Dass Dash Snow überhaupt zu einem gefeierten Underground-Künstler wurde ist angesichts seiner Biografie nicht selbstverständlich: Seine Eltern gehören der wohlhabenden de Menil-Dynastie an; aus Frankreich emigrierte Aristokraten, die es mit dem Handel von Textilien und Öl zu beachtlichem Wohlstand gebracht haben. Sein Großvater ist Robert Thurman, berühmter Vertreter des tibetischen Buddhismus, Freund des Dalai Lamas und Vater der gleichnamigen Hollywood-Schauspielerin Uma. Beste Voraussetzungen also für eine große Karriere. Der junge Dashiell aber kann sich nur schwer in die Familie einfügen, wird bereits mit 13 Jahren in einer Privatschule für Kinder mit Verhaltensauffälligkeiten unterrichtet – sein langjähriger Freund Ryan McGinley erklärte in einem Nachruf des „Vice“-Magazins, er habe nie zuvor einen Menschen mit stärker ausgeprägtem Aufmerksamkeitsdefizitsyndrom kennengelernt.

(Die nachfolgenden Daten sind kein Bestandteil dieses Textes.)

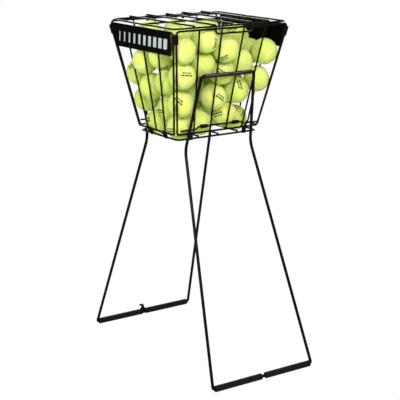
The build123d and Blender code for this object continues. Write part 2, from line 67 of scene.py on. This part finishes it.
class Nodes:
    """A material's node tree with short calls for making and linking nodes."""

    def __init__(self, name):
        self.material = bpy.data.materials.new(name)
        self.material.use_nodes = True
        self.tree = self.material.node_tree
        self.shader = self.tree.nodes["Principled BSDF"]
        self.where = self.add("ShaderNodeTexCoord").outputs["Object"]

    def add(self, kind, **values):
        node = self.tree.nodes.new(kind)
        for name, value in values.items():
            setattr(node, name, value)
        return node

    def link(self, source, target):
        self.tree.links.new(source, target)

    def noise(self, scale, detail=3.0, roughness=0.5):
        node = self.add("ShaderNodeTexNoise")
        self.link(self.where, node.inputs["Vector"])
        node.inputs["Scale"].default_value = scale
        node.inputs["Detail"].default_value = detail
        node.inputs["Roughness"].default_value = roughness
        return node.outputs["Fac"]

    def ramp(self, source, stops):
        node = self.add("ShaderNodeValToRGB")
        elements = node.color_ramp.elements
        while len(elements) < len(stops):
            elements.new(0.5)
        for element, (place, colour) in zip(elements, stops):
            element.position = place
            element.color = (*colour, 1.0)
        self.link(source, node.inputs["Fac"])
        return node.outputs["Color"]

    def math(self, operation, first, second=None, third=None):
        node = self.add("ShaderNodeMath", operation=operation)
        for index, value in enumerate((first, second, third)):
            if value is None:
                continue
            if isinstance(value, (int, float)):
                node.inputs[index].default_value = value
            else:
                self.link(value, node.inputs[index])
        return node.outputs[0]

    def bump(self, height, distance, strength):
        node = self.add("ShaderNodeBump")
        node.inputs["Distance"].default_value = distance
        node.inputs["Strength"].default_value = strength
        self.link(height, node.inputs["Height"])
        return node.outputs["Normal"]

    def set(self, **values):
        for name, value in values.items():
            socket = self.shader.inputs[name.replace("_", " ")]
            if isinstance(value, (int, float)):
                socket.default_value = value
            elif isinstance(value, tuple):
                socket.default_value = (*value, 1.0)
            else:
                self.link(value, socket)
        return self.material


def powder_coat(name, tone, roughness, specular, peel_height=0.02 * MM):
    """Black powder coat: fine orange peel, a few dull scuffs and a slight change of tone."""
    n = Nodes(name)
    peel = n.noise(900.0, 3.0, 0.55)
    patches = n.noise(22.0, 4.0, 0.6)
    scuffs = n.noise(240.0, 5.0, 0.7)
    light = tuple(1.9 * value for value in tone)
    colour = n.ramp(n.math("MULTIPLY", patches, scuffs), [(0.16, tone), (0.42, light)])
    rough = n.math("MULTIPLY_ADD", patches, 0.16, roughness - 0.08)
    return n.set(Base_Color=colour, Roughness=rough, Specular_IOR_Level=specular,
                 Normal=n.bump(peel, peel_height, 0.5))


def moulded_plastic(name, tone, roughness, specular):
    """Black moulded nylon with a fine spark-eroded grain."""
    n = Nodes(name)
    grain = n.noise(2600.0, 2.0, 0.6)
    patches = n.noise(60.0, 3.0, 0.5)
    light = tuple(1.6 * value for value in tone)
    colour = n.ramp(patches, [(0.35, tone), (0.7, light)])
    rough = n.math("MULTIPLY_ADD", grain, 0.14, roughness - 0.07)
    return n.set(Base_Color=colour, Roughness=rough, Specular_IOR_Level=specular,
                 Normal=n.bump(grain, 0.04 * MM, 0.6))


def grip_foam(name):
    """Dense black foam rubber: small closed cells, and dust on its rubbed side."""
    n = Nodes(name)
    cells = n.add("ShaderNodeTexVoronoi", feature="F1")
    n.link(n.where, cells.inputs["Vector"])
    cells.inputs["Scale"].default_value = 900.0
    dust = n.noise(70.0, 5.0, 0.65)
    colour = n.ramp(dust, [(0.35, (0.003, 0.0026, 0.0024)), (0.75, (0.007, 0.006, 0.0056))])
    rough = n.math("MULTIPLY_ADD", dust, 0.2, 0.45)
    return n.set(Base_Color=colour, Roughness=rough, Specular_IOR_Level=0.11,
                 Normal=n.bump(cells.outputs["Distance"], 0.12 * MM, 0.5))


def felt(name, tint):
    """Optic yellow felt: brushed nap with lighter tips, matted a little in patches."""
    n = Nodes(name)
    nap = n.noise(1500.0, 4.0, 0.7)
    tufts = n.noise(330.0, 4.0, 0.62)
    matted = n.noise(46.0, 4.0, 0.6)
    base = n.ramp(tufts, [(0.30, tuple(0.86 * c for c in tint)), (0.52, tint),
                          (0.74, tuple(min(1.0, 1.08 * c + 0.012) for c in tint))])
    worn = n.ramp(matted, [(0.35, (0.955, 0.965, 0.93)), (0.65, (1.0, 1.0, 1.0))])
    node = n.add("ShaderNodeMix", data_type="RGBA", blend_type="MULTIPLY")
    node.inputs[0].default_value = 1.0
    n.link(base, node.inputs[6])
    n.link(worn, node.inputs[7])
    height = n.math("MULTIPLY_ADD", tufts, 1.6, nap)
    return n.set(Base_Color=node.outputs[2], Roughness=1.0, Specular_IOR_Level=0.05,
                 Sheen_Weight=0.22, Sheen_Roughness=0.5, Sheen_Tint=(1.0, 1.0, 1.0),
                 Normal=n.bump(height, 0.35 * MM, 0.6))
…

Irgendwann zieht es Dash ins sündige New York, wo er mit 18 die Künstlerin Agathe Snow heiratet und ihren Namen annimmt. Hier lernt er Gleichgesinnte kennen, feiert und sprayt Graffitis, hält sein ausschweifendes Leben auf Polaroids fest, lässt sich schließlich davon überzeugen, die Fotos auszustellen, zu verkaufen – und löst binnen weniger Jahre einen solchen Hype aus, dass selbst das „Wall Street Journal“ eine ausdrückliche Anlageempfehlung für Dash Snow-Werke ausgibt. Was ihm wiederum in späteren Jahren, gänzlich entgegen der Idee seines eingeschlagenen Lebensweges, einen beachtlichen, auch finanziellen, Erfolg beschert. Neben Polaroids fertigte Dash Snow Collagen und Installationen, ähnlich roh und direkt: Schnipsel aus der Boulevardzeitung werden mit Sperma überdeckt, Galeriewände mit Urin und Wein bearbeitet. Sein Leben, das er in zahllosen Polaroids dokumentiert und an Orten wie der Royal Academy oder der Saatchi Gallery präsentiert hat, endet früh. Im Sommer 2009, nur wenige Tage vor seinem 28. Geburtstag, stirbt Dash Snow im noblen Lafayette House – vermutlich an einer Überdosis Heroin.